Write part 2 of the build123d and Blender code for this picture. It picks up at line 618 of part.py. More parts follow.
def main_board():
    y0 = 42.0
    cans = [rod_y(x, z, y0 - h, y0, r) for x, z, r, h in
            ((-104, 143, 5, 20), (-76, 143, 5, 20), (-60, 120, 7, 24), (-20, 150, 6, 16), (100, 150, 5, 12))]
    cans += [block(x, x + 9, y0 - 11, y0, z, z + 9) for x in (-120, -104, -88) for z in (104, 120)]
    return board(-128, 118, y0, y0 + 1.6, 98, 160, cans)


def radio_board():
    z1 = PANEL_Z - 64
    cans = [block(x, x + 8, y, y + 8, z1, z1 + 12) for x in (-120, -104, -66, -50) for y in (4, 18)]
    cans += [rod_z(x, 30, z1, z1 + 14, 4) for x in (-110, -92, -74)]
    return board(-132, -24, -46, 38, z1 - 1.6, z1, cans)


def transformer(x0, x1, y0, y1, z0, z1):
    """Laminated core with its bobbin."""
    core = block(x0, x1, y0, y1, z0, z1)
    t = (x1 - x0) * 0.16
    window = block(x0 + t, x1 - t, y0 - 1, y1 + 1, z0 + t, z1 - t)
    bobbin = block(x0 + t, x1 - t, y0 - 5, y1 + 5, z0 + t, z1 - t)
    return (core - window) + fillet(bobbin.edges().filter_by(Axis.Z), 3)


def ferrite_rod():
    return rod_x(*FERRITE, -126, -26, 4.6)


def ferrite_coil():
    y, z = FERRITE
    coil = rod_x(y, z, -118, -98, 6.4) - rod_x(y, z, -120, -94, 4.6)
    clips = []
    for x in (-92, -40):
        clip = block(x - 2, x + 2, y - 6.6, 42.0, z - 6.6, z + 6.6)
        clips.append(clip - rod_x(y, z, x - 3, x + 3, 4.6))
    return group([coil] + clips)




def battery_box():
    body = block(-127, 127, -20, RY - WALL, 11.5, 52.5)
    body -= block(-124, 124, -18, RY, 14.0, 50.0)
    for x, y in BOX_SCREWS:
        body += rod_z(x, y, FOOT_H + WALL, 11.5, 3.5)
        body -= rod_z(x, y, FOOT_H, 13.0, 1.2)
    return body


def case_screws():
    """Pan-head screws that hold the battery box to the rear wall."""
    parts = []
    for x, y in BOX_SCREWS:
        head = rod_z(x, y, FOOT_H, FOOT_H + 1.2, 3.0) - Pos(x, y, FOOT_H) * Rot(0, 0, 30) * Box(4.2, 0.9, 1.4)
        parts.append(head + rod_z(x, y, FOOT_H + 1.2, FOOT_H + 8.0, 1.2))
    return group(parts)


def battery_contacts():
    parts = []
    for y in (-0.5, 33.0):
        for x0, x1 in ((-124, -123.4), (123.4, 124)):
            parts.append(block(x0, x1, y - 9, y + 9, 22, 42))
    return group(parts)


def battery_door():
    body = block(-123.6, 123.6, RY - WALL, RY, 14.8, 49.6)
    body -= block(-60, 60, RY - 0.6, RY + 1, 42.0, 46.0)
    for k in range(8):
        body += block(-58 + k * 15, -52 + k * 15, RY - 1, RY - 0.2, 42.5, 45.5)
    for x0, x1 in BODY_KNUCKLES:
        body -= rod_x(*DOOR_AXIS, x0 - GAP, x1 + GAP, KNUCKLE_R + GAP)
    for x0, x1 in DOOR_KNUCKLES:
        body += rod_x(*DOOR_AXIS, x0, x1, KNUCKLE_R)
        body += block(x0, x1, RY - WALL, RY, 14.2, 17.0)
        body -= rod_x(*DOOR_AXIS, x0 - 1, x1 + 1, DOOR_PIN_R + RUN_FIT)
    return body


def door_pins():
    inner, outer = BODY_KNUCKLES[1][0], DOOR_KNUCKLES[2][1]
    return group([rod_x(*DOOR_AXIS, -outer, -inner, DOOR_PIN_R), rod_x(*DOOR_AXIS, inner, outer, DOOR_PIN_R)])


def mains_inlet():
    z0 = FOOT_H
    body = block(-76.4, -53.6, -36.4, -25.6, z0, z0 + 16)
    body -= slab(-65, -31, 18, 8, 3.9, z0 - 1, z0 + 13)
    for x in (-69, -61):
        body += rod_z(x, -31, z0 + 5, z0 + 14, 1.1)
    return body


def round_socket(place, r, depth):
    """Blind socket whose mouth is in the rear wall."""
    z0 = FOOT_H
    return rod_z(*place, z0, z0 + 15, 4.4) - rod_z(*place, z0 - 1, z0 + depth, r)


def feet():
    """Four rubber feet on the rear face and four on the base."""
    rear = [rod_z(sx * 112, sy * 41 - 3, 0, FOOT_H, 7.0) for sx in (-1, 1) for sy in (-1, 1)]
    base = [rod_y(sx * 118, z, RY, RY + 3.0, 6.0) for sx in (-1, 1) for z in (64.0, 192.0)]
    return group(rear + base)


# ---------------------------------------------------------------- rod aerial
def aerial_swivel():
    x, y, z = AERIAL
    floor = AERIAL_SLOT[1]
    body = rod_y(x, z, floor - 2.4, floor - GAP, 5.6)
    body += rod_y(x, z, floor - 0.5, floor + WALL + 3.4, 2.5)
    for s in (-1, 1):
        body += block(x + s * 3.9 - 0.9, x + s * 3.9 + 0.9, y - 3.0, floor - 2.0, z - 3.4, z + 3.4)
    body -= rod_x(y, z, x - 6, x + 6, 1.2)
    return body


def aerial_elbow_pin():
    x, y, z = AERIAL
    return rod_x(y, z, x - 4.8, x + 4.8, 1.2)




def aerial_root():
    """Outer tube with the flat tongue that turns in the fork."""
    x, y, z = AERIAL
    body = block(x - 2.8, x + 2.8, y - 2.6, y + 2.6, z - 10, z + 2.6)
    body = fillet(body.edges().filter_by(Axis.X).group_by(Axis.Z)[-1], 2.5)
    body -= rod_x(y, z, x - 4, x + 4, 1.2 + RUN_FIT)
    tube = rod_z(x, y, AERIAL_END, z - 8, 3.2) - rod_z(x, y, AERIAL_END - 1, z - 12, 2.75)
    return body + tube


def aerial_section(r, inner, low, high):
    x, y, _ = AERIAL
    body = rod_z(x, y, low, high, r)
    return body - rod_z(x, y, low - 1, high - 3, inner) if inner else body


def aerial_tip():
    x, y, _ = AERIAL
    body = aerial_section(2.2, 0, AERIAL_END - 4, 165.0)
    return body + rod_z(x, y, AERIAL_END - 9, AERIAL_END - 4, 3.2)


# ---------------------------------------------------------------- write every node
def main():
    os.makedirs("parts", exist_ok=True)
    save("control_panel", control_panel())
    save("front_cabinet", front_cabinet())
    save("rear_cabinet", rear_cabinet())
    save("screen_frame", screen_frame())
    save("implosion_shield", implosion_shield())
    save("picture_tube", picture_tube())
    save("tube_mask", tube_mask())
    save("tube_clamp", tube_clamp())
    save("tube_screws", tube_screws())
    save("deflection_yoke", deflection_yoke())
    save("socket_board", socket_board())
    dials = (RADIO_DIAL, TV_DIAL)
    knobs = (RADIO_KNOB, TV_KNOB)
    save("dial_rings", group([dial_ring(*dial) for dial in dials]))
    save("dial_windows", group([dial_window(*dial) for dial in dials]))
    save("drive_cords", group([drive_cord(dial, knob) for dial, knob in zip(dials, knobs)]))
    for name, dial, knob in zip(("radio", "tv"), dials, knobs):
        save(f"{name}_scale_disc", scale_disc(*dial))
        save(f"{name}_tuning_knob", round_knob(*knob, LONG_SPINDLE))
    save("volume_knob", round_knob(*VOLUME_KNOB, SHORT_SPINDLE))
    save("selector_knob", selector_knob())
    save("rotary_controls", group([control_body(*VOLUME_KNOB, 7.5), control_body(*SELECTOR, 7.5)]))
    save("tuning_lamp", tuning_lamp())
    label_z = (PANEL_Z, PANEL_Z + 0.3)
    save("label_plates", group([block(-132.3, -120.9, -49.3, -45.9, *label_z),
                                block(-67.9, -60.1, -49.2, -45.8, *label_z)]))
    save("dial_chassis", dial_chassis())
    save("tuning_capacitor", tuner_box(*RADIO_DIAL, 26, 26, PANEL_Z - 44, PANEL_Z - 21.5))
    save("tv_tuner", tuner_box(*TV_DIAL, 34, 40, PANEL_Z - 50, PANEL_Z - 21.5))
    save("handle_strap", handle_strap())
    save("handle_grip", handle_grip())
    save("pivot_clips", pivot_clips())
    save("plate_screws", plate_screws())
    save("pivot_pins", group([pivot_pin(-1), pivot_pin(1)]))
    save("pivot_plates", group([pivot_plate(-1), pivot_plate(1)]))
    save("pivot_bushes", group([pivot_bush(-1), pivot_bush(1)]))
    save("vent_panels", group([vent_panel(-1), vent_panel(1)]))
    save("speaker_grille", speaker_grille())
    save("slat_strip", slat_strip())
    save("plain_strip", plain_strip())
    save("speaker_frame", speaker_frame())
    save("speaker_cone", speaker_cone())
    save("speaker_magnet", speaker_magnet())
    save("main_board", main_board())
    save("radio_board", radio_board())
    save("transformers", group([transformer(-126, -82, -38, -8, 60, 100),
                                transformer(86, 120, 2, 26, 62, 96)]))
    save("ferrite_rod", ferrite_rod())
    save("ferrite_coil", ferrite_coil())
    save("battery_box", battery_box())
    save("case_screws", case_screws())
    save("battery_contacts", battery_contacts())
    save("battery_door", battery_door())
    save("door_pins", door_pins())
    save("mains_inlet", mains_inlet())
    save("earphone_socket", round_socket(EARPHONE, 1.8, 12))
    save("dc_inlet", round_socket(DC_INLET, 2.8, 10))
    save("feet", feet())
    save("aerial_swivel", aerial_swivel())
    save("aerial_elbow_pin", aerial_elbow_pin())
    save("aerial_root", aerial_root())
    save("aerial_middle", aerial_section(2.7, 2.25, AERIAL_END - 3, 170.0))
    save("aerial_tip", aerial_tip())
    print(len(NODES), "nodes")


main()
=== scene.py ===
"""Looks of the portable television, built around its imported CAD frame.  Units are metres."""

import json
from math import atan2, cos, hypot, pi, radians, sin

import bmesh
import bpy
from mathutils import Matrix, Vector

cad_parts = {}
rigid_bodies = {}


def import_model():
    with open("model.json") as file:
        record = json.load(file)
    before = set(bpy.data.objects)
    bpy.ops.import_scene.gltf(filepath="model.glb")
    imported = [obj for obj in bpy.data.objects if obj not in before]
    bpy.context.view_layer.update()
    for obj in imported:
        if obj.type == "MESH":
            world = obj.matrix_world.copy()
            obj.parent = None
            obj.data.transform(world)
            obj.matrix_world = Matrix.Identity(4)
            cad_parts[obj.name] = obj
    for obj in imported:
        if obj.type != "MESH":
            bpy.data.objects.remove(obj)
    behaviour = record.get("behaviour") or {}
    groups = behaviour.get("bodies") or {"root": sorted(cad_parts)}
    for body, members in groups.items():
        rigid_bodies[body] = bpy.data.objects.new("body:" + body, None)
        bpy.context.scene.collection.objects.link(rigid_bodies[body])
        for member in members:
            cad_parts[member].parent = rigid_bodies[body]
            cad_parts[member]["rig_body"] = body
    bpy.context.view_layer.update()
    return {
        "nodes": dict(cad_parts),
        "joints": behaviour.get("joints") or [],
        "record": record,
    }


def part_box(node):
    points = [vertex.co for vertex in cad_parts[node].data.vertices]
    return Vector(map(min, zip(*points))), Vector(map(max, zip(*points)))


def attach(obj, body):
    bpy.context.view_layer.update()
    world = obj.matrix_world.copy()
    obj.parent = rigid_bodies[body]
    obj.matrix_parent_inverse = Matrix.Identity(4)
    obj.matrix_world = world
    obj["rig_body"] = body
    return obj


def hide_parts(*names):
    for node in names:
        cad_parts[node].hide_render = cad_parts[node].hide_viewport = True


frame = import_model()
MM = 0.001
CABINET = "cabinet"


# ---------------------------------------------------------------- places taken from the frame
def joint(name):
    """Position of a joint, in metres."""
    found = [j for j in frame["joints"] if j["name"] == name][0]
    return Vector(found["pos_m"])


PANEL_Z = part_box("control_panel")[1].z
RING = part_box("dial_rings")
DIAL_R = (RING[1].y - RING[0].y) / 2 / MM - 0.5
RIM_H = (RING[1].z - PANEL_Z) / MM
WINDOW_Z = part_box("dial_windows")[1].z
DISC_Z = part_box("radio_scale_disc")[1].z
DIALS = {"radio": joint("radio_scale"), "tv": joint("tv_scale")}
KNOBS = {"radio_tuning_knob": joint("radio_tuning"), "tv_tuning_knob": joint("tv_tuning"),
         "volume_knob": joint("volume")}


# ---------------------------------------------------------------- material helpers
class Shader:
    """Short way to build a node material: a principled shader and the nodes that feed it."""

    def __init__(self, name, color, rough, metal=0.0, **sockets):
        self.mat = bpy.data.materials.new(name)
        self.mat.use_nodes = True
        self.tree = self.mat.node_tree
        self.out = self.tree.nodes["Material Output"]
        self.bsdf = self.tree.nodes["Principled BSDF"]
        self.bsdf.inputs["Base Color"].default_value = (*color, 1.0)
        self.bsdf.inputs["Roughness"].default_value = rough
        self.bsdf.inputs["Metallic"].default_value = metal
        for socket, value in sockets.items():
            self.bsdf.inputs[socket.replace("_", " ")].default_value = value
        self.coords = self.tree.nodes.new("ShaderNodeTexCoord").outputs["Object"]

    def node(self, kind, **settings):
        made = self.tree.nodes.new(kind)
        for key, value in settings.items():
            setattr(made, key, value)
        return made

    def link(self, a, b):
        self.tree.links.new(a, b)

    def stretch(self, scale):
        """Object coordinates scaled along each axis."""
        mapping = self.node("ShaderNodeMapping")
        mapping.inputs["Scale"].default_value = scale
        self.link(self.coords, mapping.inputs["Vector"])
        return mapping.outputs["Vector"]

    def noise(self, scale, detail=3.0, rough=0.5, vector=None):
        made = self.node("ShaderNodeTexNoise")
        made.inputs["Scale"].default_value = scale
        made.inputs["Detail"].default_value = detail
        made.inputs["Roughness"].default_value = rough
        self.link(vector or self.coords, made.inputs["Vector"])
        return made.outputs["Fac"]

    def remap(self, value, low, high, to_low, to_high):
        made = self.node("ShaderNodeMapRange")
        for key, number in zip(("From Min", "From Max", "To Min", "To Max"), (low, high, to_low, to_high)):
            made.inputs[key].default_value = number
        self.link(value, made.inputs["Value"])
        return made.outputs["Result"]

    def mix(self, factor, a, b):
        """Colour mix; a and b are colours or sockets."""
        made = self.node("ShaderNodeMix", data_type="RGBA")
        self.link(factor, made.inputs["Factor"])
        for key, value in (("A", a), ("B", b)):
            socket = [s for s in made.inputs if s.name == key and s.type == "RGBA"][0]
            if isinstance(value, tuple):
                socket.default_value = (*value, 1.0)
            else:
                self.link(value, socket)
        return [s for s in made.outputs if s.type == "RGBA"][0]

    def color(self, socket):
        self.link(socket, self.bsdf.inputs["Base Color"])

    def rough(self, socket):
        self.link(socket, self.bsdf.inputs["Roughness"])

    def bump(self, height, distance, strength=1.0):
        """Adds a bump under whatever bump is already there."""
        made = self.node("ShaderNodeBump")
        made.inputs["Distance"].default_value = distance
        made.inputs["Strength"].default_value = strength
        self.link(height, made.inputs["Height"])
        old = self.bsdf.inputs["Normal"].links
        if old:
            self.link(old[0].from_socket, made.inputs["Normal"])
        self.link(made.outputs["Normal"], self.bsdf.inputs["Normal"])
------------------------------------
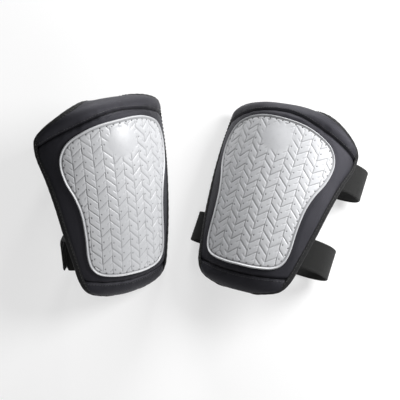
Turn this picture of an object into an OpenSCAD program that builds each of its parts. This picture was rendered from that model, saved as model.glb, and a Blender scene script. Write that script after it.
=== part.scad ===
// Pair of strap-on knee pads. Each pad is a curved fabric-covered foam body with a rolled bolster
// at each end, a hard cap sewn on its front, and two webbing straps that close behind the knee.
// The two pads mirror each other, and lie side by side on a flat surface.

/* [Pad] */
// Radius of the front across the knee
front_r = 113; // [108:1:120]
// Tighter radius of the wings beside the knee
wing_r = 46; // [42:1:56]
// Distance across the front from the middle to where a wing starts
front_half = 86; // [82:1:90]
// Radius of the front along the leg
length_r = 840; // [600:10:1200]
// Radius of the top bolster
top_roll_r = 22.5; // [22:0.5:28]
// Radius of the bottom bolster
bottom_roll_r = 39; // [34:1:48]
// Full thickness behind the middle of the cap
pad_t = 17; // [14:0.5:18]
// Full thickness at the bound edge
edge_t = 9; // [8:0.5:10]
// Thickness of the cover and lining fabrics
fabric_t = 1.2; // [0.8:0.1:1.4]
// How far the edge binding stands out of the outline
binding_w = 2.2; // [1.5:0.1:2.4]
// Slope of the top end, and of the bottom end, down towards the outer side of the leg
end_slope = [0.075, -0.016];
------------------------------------
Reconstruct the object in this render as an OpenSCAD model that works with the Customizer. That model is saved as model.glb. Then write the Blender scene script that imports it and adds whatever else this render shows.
------------------------------------
- WHAT YOU WILL DO: Reproduce exactly the lines from the line with "round_socket(DC_INLET, 2.8, 10))" to the line with "cad_parts[obj.name] = obj", both end lines included.

- TASK RESULT:
    save("dc_inlet", round_socket(DC_INLET, 2.8, 10))
    save("feet", feet())
    save("aerial_swivel", aerial_swivel())
    save("aerial_elbow_pin", aerial_elbow_pin())
    save("aerial_root", aerial_root())
    save("aerial_middle", aerial_section(2.7, 2.25, AERIAL_END - 3, 170.0))
    save("aerial_tip", aerial_tip())
    print(len(NODES), "nodes")


main()
=== scene.py ===
"""Looks of the portable television, built around its imported CAD frame.  Units are metres."""

import json
from math import atan2, cos, hypot, pi, radians, sin

import bmesh
import bpy
from mathutils import Matrix, Vector

cad_parts = {}
rigid_bodies = {}


def import_model():
    with open("model.json") as file:
        record = json.load(file)
    before = set(bpy.data.objects)
    bpy.ops.import_scene.gltf(filepath="model.glb")
    imported = [obj for obj in bpy.data.objects if obj not in before]
    bpy.context.view_layer.update()
    for obj in imported:
        if obj.type == "MESH":
            world = obj.matrix_world.copy()
            obj.parent = None
            obj.data.transform(world)
            obj.matrix_world = Matrix.Identity(4)
            cad_parts[obj.name] = obj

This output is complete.